Stronger Legislation to Protect Victims of Dog Attacks

Dog AttacksOwning a dangerous dog is seen as a status symbol by some, and in spite of the Dangerous Dogs Act of 1991, recent years have seen a rise in the number of dog attacks across the UK. Children are most often the victims of aggressive and violent dogs. Many feel that even though the Dangerous Dogs Act was amended in 1997, it still lacks the teeth to make any real difference. Will the recent plan for making it mandatory to micro-chip all newborn puppies be enough to curb the rising trend of violent dog attacks?

The proposed plan suggests not only that all puppies must be micro-chipped, but that it should be compulsory to install a micro chip in every adult dog too, so that the owners of any dangerous dog can be traced and prosecuted.

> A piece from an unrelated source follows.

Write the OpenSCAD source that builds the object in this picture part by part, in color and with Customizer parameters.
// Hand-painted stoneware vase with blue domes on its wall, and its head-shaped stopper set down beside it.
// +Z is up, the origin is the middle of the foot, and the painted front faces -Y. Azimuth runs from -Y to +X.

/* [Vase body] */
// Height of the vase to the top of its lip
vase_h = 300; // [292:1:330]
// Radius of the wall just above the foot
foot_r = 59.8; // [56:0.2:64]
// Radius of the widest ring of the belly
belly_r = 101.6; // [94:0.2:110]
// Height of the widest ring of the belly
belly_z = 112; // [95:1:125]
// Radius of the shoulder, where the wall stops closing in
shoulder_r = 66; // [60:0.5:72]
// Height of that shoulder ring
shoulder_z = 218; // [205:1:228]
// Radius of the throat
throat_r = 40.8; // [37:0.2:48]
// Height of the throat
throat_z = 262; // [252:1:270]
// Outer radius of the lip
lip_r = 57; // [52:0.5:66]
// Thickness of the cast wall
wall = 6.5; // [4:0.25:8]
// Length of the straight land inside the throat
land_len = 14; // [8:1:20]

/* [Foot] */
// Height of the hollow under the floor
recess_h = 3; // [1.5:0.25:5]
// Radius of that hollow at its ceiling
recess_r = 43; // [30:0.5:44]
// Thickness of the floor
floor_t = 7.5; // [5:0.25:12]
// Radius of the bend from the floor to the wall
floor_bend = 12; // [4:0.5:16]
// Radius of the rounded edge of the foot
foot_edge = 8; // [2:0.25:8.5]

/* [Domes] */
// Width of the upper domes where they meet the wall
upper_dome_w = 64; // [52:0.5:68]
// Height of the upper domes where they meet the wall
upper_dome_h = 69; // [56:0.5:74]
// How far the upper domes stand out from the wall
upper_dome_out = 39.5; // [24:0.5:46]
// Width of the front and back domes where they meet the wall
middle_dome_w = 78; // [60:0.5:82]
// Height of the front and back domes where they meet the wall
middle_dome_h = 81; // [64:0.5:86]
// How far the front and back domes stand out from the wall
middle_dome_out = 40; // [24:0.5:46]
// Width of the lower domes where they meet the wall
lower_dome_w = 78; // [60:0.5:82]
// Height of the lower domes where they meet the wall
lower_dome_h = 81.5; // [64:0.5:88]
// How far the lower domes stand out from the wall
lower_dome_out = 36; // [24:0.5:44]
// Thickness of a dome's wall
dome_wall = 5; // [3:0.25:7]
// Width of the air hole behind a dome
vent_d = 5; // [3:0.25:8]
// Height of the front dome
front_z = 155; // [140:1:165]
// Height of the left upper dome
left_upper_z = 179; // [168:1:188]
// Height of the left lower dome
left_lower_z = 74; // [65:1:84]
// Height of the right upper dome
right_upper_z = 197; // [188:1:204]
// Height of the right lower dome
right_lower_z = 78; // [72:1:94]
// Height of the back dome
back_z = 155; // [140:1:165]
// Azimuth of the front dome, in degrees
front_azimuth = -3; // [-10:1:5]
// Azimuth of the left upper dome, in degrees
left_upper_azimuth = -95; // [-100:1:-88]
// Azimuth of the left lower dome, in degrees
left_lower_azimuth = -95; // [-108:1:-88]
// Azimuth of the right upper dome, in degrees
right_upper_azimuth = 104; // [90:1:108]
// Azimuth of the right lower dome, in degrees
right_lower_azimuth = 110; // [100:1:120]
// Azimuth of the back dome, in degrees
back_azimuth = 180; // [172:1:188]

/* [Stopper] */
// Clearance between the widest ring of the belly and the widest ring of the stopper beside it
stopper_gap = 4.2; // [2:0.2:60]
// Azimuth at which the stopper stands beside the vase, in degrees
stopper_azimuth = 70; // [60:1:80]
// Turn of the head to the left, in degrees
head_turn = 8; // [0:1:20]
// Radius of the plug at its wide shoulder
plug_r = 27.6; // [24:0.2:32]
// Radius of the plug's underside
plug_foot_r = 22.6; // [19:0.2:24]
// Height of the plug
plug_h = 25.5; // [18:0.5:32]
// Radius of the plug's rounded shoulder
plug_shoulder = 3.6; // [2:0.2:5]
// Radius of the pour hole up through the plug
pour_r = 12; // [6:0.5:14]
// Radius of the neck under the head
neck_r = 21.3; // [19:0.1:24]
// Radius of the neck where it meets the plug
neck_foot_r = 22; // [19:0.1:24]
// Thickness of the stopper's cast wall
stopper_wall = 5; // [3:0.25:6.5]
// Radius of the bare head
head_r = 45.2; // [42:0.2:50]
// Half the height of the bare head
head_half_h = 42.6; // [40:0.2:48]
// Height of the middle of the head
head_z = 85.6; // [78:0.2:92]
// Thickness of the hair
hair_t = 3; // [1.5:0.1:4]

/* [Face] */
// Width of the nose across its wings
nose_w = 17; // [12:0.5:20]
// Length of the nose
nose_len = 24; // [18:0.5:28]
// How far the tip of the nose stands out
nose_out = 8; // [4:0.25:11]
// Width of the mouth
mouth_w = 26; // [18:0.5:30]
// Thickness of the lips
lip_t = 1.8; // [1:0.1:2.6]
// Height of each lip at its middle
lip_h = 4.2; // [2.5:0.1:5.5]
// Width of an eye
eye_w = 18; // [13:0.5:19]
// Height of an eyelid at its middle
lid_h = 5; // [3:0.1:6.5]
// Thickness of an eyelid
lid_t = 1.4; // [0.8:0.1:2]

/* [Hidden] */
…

There is some opposition to this plan, because even responsible dog owners would have to bear the brunt of being mistrusted and would have to pay extra money for the procedure. However, considering that the current lax rules have failed to have any impact, this may be a welcome step if it becomes the law.

Owners of dangerous dogs face minimal prosecution at the moment, as the current legislation merely bans certain breeds of dogs. According to the Dangerous Dogs Act, it is against the law to own ‘specially controlled dogs’ – such as the pit bull terrier, the Japanese Tosa, the Fila Brasileiro, the Dogo Argentino and any cross breeds of these – without a special permit from the court. If a permit has been procured, it is mandatory to keep the dog on a leash and muzzled in all public places.

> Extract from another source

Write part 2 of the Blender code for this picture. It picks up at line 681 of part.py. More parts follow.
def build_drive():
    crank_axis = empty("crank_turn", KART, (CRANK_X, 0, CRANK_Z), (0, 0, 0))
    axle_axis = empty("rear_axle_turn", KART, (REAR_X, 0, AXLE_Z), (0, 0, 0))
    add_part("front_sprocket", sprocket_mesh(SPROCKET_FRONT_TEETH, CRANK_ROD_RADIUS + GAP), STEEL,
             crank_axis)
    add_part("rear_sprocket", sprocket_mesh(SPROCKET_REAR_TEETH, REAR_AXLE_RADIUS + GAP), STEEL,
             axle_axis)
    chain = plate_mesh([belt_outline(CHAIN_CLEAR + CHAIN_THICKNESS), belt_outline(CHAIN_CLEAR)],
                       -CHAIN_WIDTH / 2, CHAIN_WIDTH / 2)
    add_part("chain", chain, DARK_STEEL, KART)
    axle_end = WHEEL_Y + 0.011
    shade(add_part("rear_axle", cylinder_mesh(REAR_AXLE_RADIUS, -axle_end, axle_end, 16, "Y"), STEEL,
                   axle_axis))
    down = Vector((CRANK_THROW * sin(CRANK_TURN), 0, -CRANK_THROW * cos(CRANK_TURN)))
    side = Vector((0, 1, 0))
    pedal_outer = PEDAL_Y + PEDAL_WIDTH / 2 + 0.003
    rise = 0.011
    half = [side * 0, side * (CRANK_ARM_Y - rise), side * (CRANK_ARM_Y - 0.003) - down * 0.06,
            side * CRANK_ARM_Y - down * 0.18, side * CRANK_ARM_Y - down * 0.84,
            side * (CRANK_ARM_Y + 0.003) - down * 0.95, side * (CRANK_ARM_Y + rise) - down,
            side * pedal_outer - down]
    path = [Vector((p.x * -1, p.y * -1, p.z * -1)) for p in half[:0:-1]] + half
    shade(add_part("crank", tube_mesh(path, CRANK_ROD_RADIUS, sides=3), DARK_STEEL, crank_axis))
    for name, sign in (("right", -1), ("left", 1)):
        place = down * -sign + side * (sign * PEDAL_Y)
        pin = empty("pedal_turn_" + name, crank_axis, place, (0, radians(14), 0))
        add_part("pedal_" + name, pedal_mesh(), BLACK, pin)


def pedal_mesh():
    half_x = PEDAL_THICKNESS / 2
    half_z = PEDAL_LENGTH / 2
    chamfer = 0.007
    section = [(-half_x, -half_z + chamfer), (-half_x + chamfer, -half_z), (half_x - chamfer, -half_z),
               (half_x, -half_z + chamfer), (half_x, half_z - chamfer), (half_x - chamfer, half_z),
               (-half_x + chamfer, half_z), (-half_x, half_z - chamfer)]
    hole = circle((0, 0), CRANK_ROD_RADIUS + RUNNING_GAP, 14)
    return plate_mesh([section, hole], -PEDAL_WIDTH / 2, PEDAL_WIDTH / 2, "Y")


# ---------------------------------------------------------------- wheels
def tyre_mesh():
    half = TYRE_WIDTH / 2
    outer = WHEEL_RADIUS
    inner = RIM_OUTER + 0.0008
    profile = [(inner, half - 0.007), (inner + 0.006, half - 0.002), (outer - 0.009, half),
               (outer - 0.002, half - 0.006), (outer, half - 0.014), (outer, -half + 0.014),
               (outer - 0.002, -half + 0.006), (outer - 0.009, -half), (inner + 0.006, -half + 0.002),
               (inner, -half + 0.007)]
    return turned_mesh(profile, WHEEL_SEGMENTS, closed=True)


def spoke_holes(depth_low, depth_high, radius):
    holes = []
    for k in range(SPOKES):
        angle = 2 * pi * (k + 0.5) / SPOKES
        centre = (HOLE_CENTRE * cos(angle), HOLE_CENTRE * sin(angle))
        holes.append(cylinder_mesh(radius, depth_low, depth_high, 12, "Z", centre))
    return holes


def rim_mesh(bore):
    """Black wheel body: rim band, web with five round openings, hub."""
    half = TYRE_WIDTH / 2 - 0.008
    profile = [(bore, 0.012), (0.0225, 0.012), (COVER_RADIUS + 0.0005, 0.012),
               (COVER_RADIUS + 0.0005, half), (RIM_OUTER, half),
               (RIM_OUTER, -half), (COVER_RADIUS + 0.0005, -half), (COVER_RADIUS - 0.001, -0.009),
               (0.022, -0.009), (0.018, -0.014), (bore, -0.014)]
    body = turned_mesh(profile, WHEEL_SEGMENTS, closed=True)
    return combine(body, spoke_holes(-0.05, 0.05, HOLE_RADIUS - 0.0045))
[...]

However, the Act does not extend to private property. Any attack by an animal that may take place on privately owned land is exempt from prosecution, because the victim is likely to be considered an illegal trespasser! The owner in such a case is not held liable for any injury or damage his or her pet may cause. This seems counterintuitive; the most common victims of dog attacks are small children, who are unlikely to be held accountable for trespassing, and people who routinely set foot on private property as part of their job, including postal workers, utility engineers and health workers. From the perspective of these people, not extending the Act to private property is a fundamental flaw and a grave concern.

It should be considered a criminal offence anytime a dog attacks someone, including another pet dog. This is particularly significant in cases involving service dogs of visually impaired people. For the blind, guide dogs are not simply pets but mobility aids, and losing one’s dog is almost akin to losing one’s eyes. As such, an attack on a guide dog should be considered a criminal offence, and the owner must be brought to book.

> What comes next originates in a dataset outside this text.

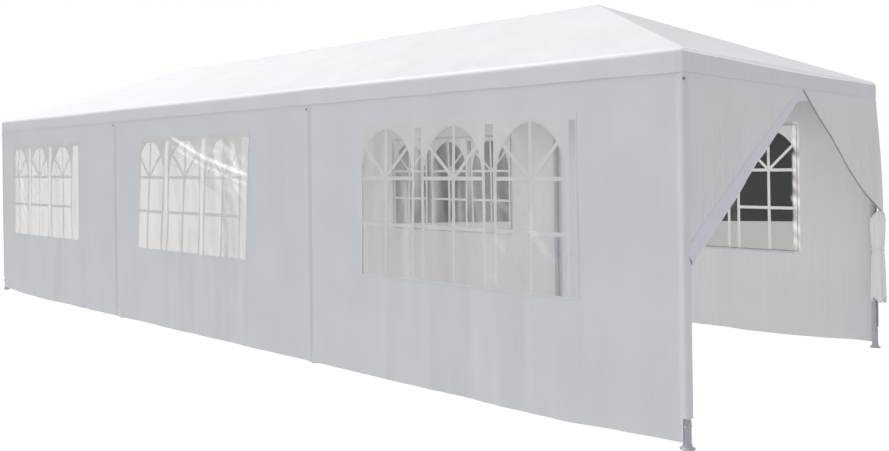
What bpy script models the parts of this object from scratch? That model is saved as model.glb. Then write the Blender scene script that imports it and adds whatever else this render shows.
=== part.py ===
"""A marquee tent of three bays: a steel tube frame under a hipped cloth cover with a valance, six side
walls with a clear window each, and a door wall at each end with its flaps drawn back to the legs.

Metres, +Z up. The tent stands on z = 0, its length runs along X and its centre is over the origin.
The front is the long side at -Y. Pieces that touch in the real tent are one GAP apart here.
"""

import math

import bmesh
import bpy
from mathutils import Matrix, Vector

# Overall size, over the cloth
HALF_LENGTH = 4.5
HALF_WIDTH = 1.5
EAVE_HEIGHT = 2.0
RIDGE_HEIGHT = 2.6
BAY_NAMES = ("left", "middle", "right")

# Sheets
CLOTH = 0.002
FILM = 0.001
GAP = 0.0003

# Frame tubes and the sleeves that they slide into
TUBE_RADIUS = 0.019
SLEEVE_RADIUS = 0.022
BORE_RADIUS = 0.0197
BALL_RADIUS = 0.0215
SLEEVE_REACH = 0.12
BORE_START = 0.06
TUBE_START = BORE_START + GAP
ROUND_SIDES = 16

# Feet
PLATE_RADIUS = 0.039
PLATE_THICKNESS = 0.004
FLARE_RADIUS = 0.03
FLARE_START_HEIGHT = 0.006
FOOT_RADIUS = 0.0212
FOOT_SLEEVE_START_HEIGHT = 0.034
FOOT_SLEEVE_HEIGHT = 0.14

# Valance and walls. The walls of a side meet near its inner legs, at these two places along X.
VALANCE_DEPTH = 0.12
WALL_TOP_HEIGHT = 1.965
WALL_BOTTOM_HEIGHT = 0.035
WALL_SEAMS = {"front": (-1.62, 1.44), "back": (-1.5, 1.5)}

# Windows, with the middle of each one along X, from the left to the right
FILM_LENGTH = 1.84
FILM_HEIGHT = 1.06
FILM_SEAM = 0.02
WINDOW_CENTRE_HEIGHT = 1.2
WINDOW_CENTRES = {"front": (-3.25, -0.25, 2.94), "back": (-3.0, 0.0, 2.985)}

# Door walls: the opening runs from an apex under the valance to both legs
DOOR_APEX_HEIGHT = 1.865
FLAP_END_HEIGHT = 0.97
LEG_STRIP_WIDTH = 0.04
LEG_STRIP_BOTTOM_HEIGHT = 0.15

# Gathered flaps. The inner one hangs behind its leg, the outer one is tied round its leg from outside.
GATHER_TOP_HEIGHT = 1.03
GATHER_BOTTOM_HEIGHT = 0.33
GATHER_TIE_HEIGHT = 0.745
GATHER_RADIUS = 0.03
GATHER_WAIST_RADIUS = 0.025
GATHER_FLATNESS = 0.67
INNER_GATHER_INSET = (0.039, 0.047)
OUTER_GATHER_OFFSET = (0.0605, 0.004)
INNER_FOLD_HEIGHTS = (0.985, 1.025)
OUTER_FOLD_HEIGHTS = (0.978, 1.004)
OUTER_FOLD_WIDTH = 0.016

# Heights and positions worked out from the sizes above
ROOF_SLOPE = (RIDGE_HEIGHT - EAVE_HEIGHT) / HALF_WIDTH
ROOF_COSINE = math.cos(math.atan(ROOF_SLOPE))
WALL_OUTER = CLOTH + GAP
WALL_INNER = WALL_OUTER + CLOTH
LEG_INSET = WALL_INNER + GAP + SLEEVE_RADIUS
LEG_X = HALF_LENGTH - LEG_INSET
LEG_Y = HALF_WIDTH - LEG_INSET
RIDGE_X = LEG_X - LEG_Y
INNER_LEG_X = LEG_X / len(BAY_NAMES)
TUBE_DROP = (CLOTH + GAP + SLEEVE_RADIUS) / ROOF_COSINE
EAVE_AXIS_HEIGHT = EAVE_HEIGHT + ROOF_SLOPE * LEG_INSET - TUBE_DROP
RIDGE_AXIS_HEIGHT = RIDGE_HEIGHT - TUBE_DROP
RAFTER_RISE = RIDGE_AXIS_HEIGHT - EAVE_AXIS_HEIGHT

# Rotations that stand a flat sheet up, along the tent or across it
UPRIGHT = (math.pi / 2, 0.0, 0.0)
UPRIGHT_ACROSS = (math.pi / 2, 0.0, math.pi / 2)

STEEL_GREY = (0.36, 0.37, 0.39)
CLOTH_WHITE = (0.8, 0.81, 0.83)
FILM_CLEAR = (0.85, 0.88, 0.9)


def clear_scene():
    for obj in list(bpy.data.objects):
        bpy.data.objects.remove(obj, do_unlink=True)


def new_collection(name):
    collection = bpy.data.collections.new(name)
    bpy.context.scene.collection.children.link(collection)
    return collection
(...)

No thanks to relaxed regulations and minimal punishment, there is a growing demand for violent ‘fighting’ dogs. These dogs are ‘created’ by breeding especially vicious dogs. Violent dogs are also often victims of abuse, which is inflicted on them to make them more fierce and aggressive. Micro-chipping and making registration mandatory will help make owners more accountable and may also help reduce animal abuse and cruelty towards these dogs.

The strongest argument against the currently proposed rule is that it will penalise good pet owners thanks to a few miscreants. However, it seems very difficult to identify those who own violent breeds of dogs for the very purpose of intimidation without imposing a blanket law on all dog owners. The laws in relation to dangerous dogs and dog attacks should not only target particular breeds of dogs but, more important, penalise irresponsible owners.